◆ Given data ◆
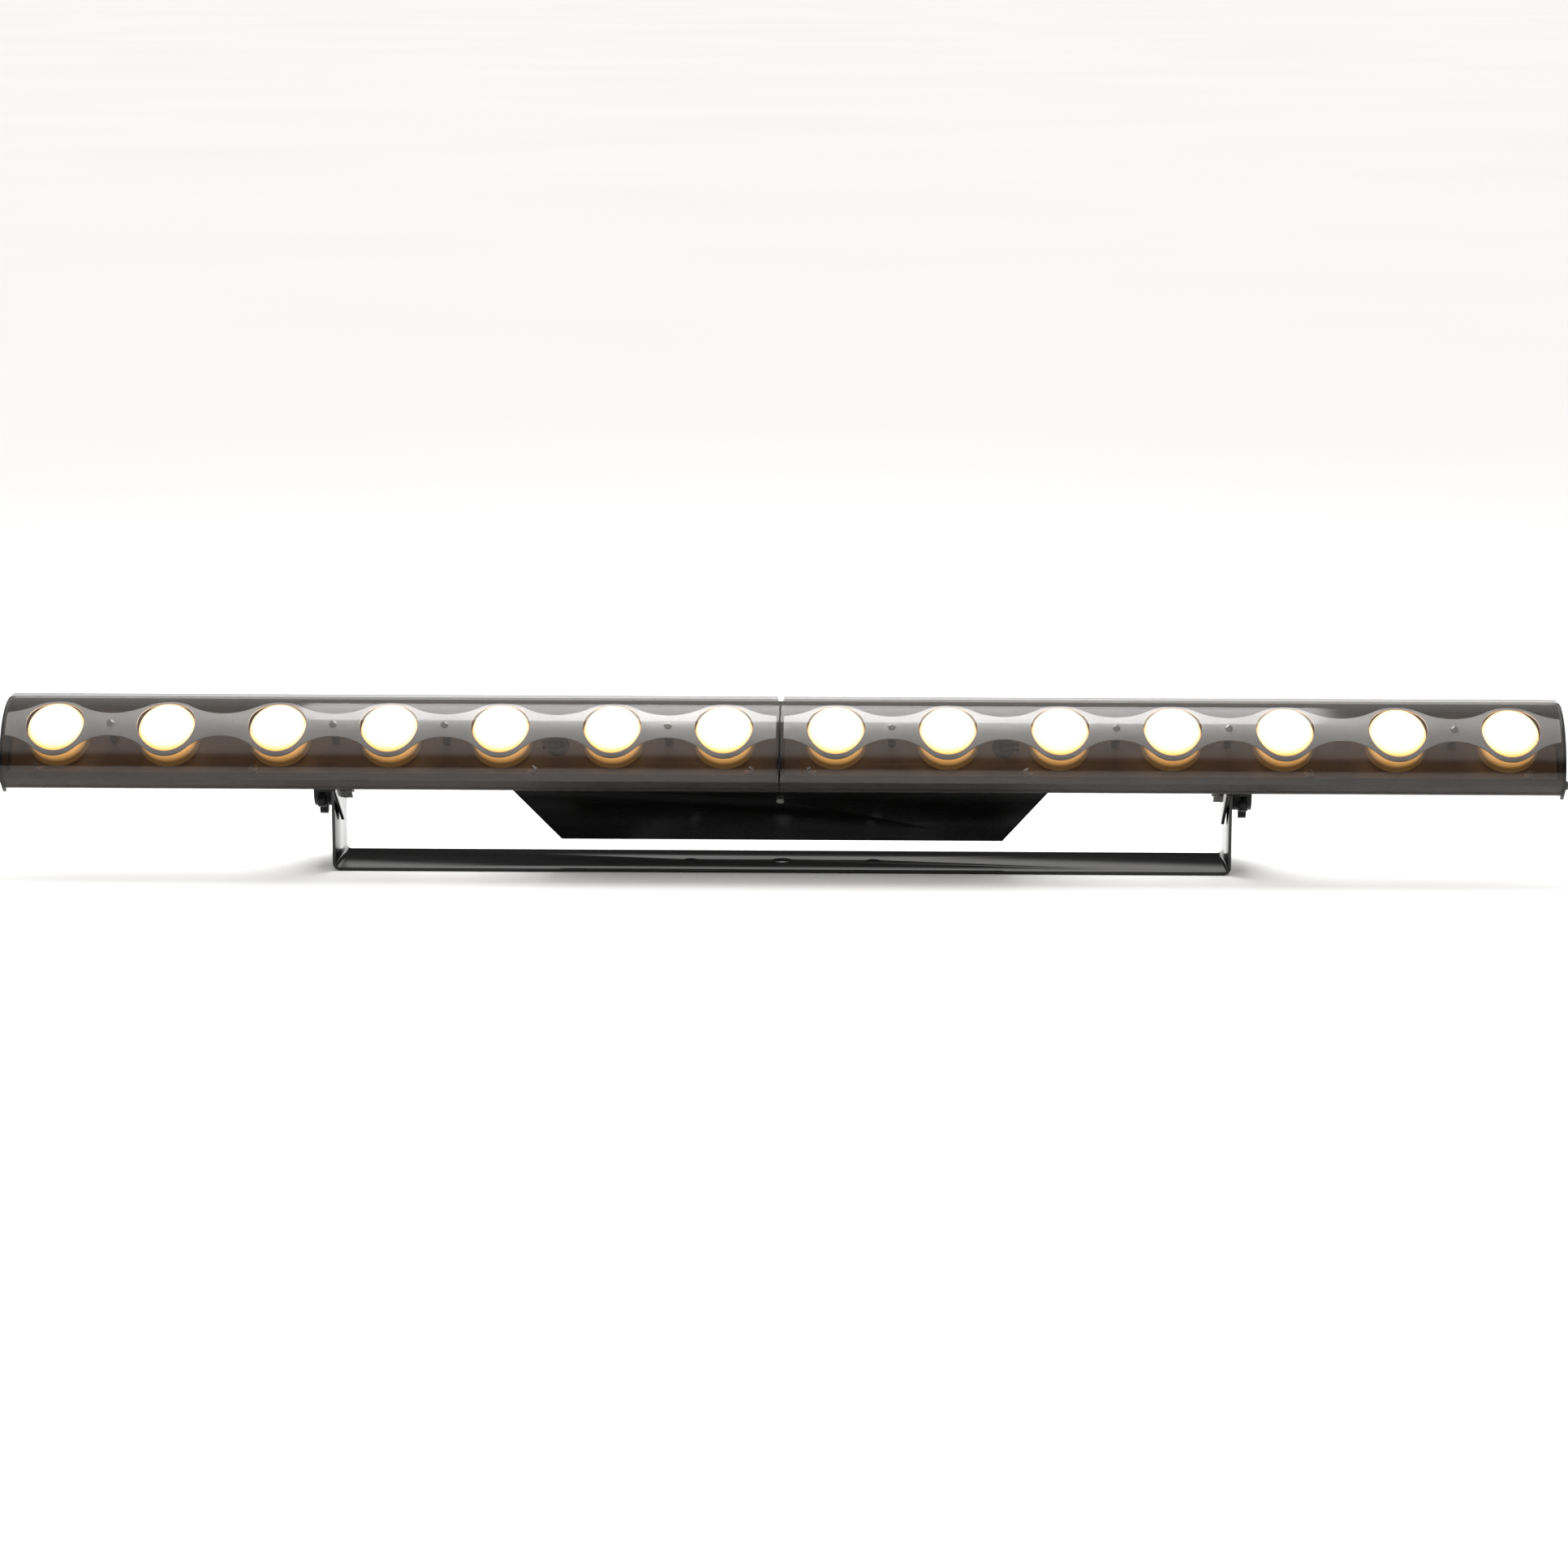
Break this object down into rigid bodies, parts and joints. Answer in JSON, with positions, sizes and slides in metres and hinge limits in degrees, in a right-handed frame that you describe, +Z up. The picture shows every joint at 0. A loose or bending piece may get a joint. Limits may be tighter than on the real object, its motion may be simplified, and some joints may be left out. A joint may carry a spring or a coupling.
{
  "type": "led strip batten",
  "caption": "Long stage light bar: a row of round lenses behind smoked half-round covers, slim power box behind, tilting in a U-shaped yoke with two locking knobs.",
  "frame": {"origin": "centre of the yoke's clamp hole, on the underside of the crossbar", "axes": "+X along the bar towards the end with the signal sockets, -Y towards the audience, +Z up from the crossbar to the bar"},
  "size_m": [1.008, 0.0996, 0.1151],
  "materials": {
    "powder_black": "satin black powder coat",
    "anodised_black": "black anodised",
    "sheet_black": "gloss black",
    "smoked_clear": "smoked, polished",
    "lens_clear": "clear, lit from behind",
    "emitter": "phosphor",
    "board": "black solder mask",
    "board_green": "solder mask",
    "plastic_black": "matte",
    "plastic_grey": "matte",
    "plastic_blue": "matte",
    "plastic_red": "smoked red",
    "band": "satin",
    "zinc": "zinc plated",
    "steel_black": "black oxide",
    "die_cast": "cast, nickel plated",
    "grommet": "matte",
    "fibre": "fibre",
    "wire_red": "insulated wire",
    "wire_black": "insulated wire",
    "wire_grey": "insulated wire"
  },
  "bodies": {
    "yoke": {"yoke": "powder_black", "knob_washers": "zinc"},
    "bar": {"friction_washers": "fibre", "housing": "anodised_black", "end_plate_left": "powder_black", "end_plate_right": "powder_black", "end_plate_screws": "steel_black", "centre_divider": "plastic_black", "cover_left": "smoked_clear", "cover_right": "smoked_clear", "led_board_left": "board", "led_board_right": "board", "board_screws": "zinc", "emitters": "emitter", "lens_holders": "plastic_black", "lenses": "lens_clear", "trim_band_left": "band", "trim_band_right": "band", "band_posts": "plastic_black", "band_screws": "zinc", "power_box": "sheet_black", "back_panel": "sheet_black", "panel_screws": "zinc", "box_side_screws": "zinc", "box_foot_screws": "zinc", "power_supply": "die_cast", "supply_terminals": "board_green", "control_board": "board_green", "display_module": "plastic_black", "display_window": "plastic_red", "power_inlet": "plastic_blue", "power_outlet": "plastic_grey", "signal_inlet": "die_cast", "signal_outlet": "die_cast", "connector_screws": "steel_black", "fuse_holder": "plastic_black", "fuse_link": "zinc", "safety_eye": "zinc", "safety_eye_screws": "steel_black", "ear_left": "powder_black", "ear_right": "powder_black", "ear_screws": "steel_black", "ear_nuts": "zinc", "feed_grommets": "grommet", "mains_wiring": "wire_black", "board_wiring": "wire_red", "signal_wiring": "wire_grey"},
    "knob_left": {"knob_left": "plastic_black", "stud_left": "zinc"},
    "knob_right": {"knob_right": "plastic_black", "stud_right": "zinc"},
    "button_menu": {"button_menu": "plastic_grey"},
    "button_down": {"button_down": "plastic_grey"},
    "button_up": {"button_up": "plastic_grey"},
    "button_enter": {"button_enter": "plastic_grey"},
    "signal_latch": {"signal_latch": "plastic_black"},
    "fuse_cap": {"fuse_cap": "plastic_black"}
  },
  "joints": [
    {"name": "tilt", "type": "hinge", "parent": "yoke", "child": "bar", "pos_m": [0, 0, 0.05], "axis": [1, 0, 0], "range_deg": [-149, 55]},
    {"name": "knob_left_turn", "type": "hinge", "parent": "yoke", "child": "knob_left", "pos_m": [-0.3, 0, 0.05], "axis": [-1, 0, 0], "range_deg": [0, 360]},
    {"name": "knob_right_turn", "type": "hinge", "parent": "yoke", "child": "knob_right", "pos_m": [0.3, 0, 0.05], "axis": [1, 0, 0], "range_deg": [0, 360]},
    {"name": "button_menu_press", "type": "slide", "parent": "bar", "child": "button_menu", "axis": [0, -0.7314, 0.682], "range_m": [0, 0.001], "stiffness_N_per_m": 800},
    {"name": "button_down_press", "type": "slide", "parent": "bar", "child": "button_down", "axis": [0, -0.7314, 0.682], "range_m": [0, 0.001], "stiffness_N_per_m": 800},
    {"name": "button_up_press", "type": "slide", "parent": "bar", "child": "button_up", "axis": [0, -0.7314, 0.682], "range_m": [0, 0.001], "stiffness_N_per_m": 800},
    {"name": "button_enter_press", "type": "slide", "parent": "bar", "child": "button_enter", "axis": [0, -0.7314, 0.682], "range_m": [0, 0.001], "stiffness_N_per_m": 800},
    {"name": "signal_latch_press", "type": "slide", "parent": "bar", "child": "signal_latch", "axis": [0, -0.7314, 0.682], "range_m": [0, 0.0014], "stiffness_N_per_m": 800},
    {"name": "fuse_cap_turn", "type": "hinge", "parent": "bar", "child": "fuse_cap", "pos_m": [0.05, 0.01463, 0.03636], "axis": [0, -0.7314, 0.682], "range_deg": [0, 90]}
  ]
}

◆ Objective ◆
Write the material out again word for word.

◆ Result for this exercise ◆
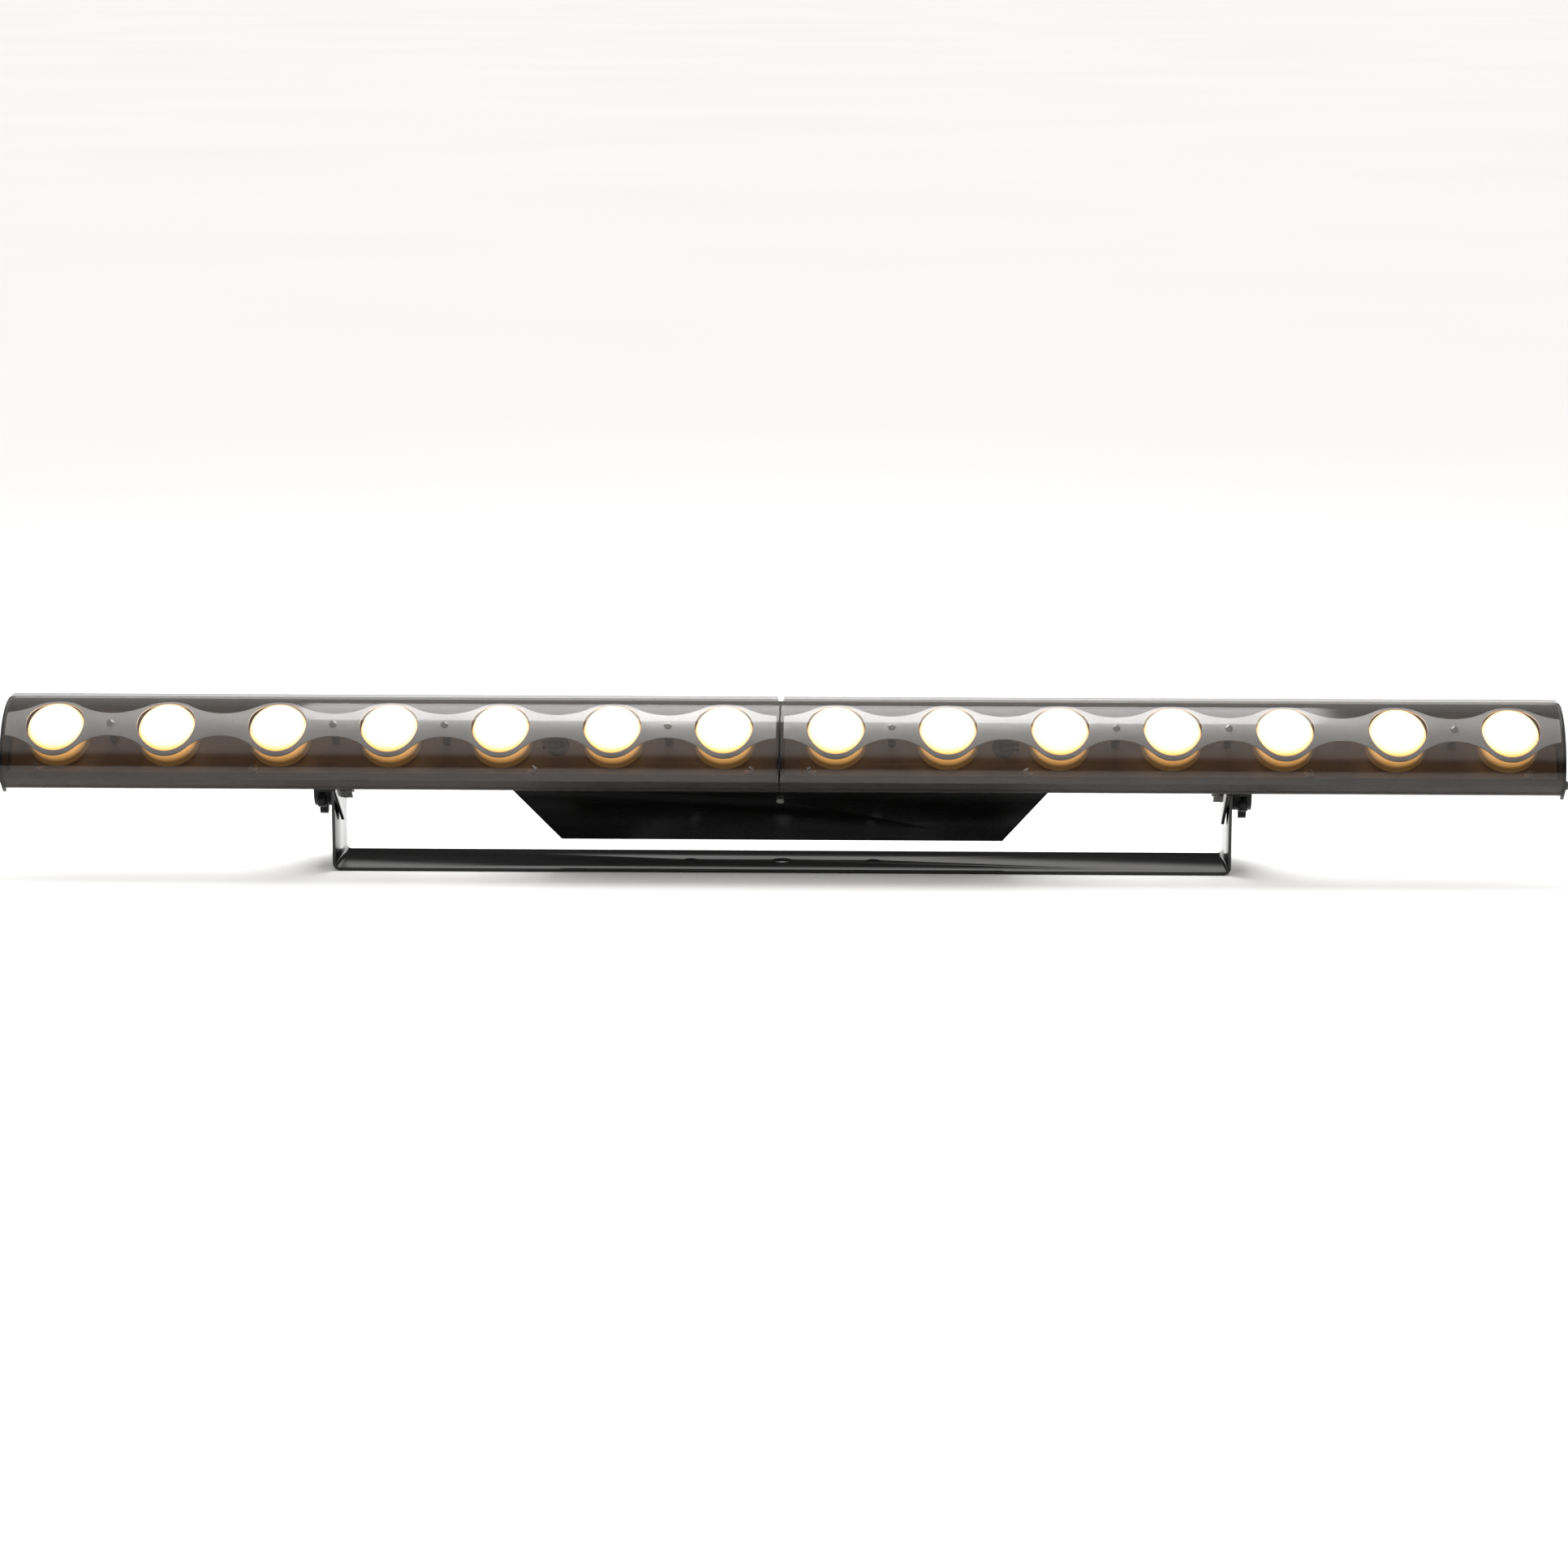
Break this object down into rigid bodies, parts and joints. Answer in JSON, with positions, sizes and slides in metres and hinge limits in degrees, in a right-handed frame that you describe, +Z up. The picture shows every joint at 0. A loose or bending piece may get a joint. Limits may be tighter than on the real object, its motion may be simplified, and some joints may be left out. A joint may carry a spring or a coupling.
{
  "type": "led strip batten",
  "caption": "Long stage light bar: a row of round lenses behind smoked half-round covers, slim power box behind, tilting in a U-shaped yoke with two locking knobs.",
  "frame": {"origin": "centre of the yoke's clamp hole, on the underside of the crossbar", "axes": "+X along the bar towards the end with the signal sockets, -Y towards the audience, +Z up from the crossbar to the bar"},
  "size_m": [1.008, 0.0996, 0.1151],
  "materials": {
    "powder_black": "satin black powder coat",
    "anodised_black": "black anodised",
    "sheet_black": "gloss black",
    "smoked_clear": "smoked, polished",
    "lens_clear": "clear, lit from behind",
    "emitter": "phosphor",
    "board": "black solder mask",
    "board_green": "solder mask",
    "plastic_black": "matte",
    "plastic_grey": "matte",
    "plastic_blue": "matte",
    "plastic_red": "smoked red",
    "band": "satin",
    "zinc": "zinc plated",
    "steel_black": "black oxide",
    "die_cast": "cast, nickel plated",
    "grommet": "matte",
    "fibre": "fibre",
    "wire_red": "insulated wire",
    "wire_black": "insulated wire",
    "wire_grey": "insulated wire"
  },
  "bodies": {
    "yoke": {"yoke": "powder_black", "knob_washers": "zinc"},
    "bar": {"friction_washers": "fibre", "housing": "anodised_black", "end_plate_left": "powder_black", "end_plate_right": "powder_black", "end_plate_screws": "steel_black", "centre_divider": "plastic_black", "cover_left": "smoked_clear", "cover_right": "smoked_clear", "led_board_left": "board", "led_board_right": "board", "board_screws": "zinc", "emitters": "emitter", "lens_holders": "plastic_black", "lenses": "lens_clear", "trim_band_left": "band", "trim_band_right": "band", "band_posts": "plastic_black", "band_screws": "zinc", "power_box": "sheet_black", "back_panel": "sheet_black", "panel_screws": "zinc", "box_side_screws": "zinc", "box_foot_screws": "zinc", "power_supply": "die_cast", "supply_terminals": "board_green", "control_board": "board_green", "display_module": "plastic_black", "display_window": "plastic_red", "power_inlet": "plastic_blue", "power_outlet": "plastic_grey", "signal_inlet": "die_cast", "signal_outlet": "die_cast", "connector_screws": "steel_black", "fuse_holder": "plastic_black", "fuse_link": "zinc", "safety_eye": "zinc", "safety_eye_screws": "steel_black", "ear_left": "powder_black", "ear_right": "powder_black", "ear_screws": "steel_black", "ear_nuts": "zinc", "feed_grommets": "grommet", "mains_wiring": "wire_black", "board_wiring": "wire_red", "signal_wiring": "wire_grey"},
    "knob_left": {"knob_left": "plastic_black", "stud_left": "zinc"},
    "knob_right": {"knob_right": "plastic_black", "stud_right": "zinc"},
    "button_menu": {"button_menu": "plastic_grey"},
    "button_down": {"button_down": "plastic_grey"},
    "button_up": {"button_up": "plastic_grey"},
    "button_enter": {"button_enter": "plastic_grey"},
    "signal_latch": {"signal_latch": "plastic_black"},
    "fuse_cap": {"fuse_cap": "plastic_black"}
  },
  "joints": [
    {"name": "tilt", "type": "hinge", "parent": "yoke", "child": "bar", "pos_m": [0, 0, 0.05], "axis": [1, 0, 0], "range_deg": [-149, 55]},
    {"name": "knob_left_turn", "type": "hinge", "parent": "yoke", "child": "knob_left", "pos_m": [-0.3, 0, 0.05], "axis": [-1, 0, 0], "range_deg": [0, 360]},
    {"name": "knob_right_turn", "type": "hinge", "parent": "yoke", "child": "knob_right", "pos_m": [0.3, 0, 0.05], "axis": [1, 0, 0], "range_deg": [0, 360]},
    {"name": "button_menu_press", "type": "slide", "parent": "bar", "child": "button_menu", "axis": [0, -0.7314, 0.682], "range_m": [0, 0.001], "stiffness_N_per_m": 800},
    {"name": "button_down_press", "type": "slide", "parent": "bar", "child": "button_down", "axis": [0, -0.7314, 0.682], "range_m": [0, 0.001], "stiffness_N_per_m": 800},
    {"name": "button_up_press", "type": "slide", "parent": "bar", "child": "button_up", "axis": [0, -0.7314, 0.682], "range_m": [0, 0.001], "stiffness_N_per_m": 800},
    {"name": "button_enter_press", "type": "slide", "parent": "bar", "child": "button_enter", "axis": [0, -0.7314, 0.682], "range_m": [0, 0.001], "stiffness_N_per_m": 800},
    {"name": "signal_latch_press", "type": "slide", "parent": "bar", "child": "signal_latch", "axis": [0, -0.7314, 0.682], "range_m": [0, 0.0014], "stiffness_N_per_m": 800},
    {"name": "fuse_cap_turn", "type": "hinge", "parent": "bar", "child": "fuse_cap", "pos_m": [0.05, 0.01463, 0.03636], "axis": [0, -0.7314, 0.682], "range_deg": [0, 90]}
  ]
}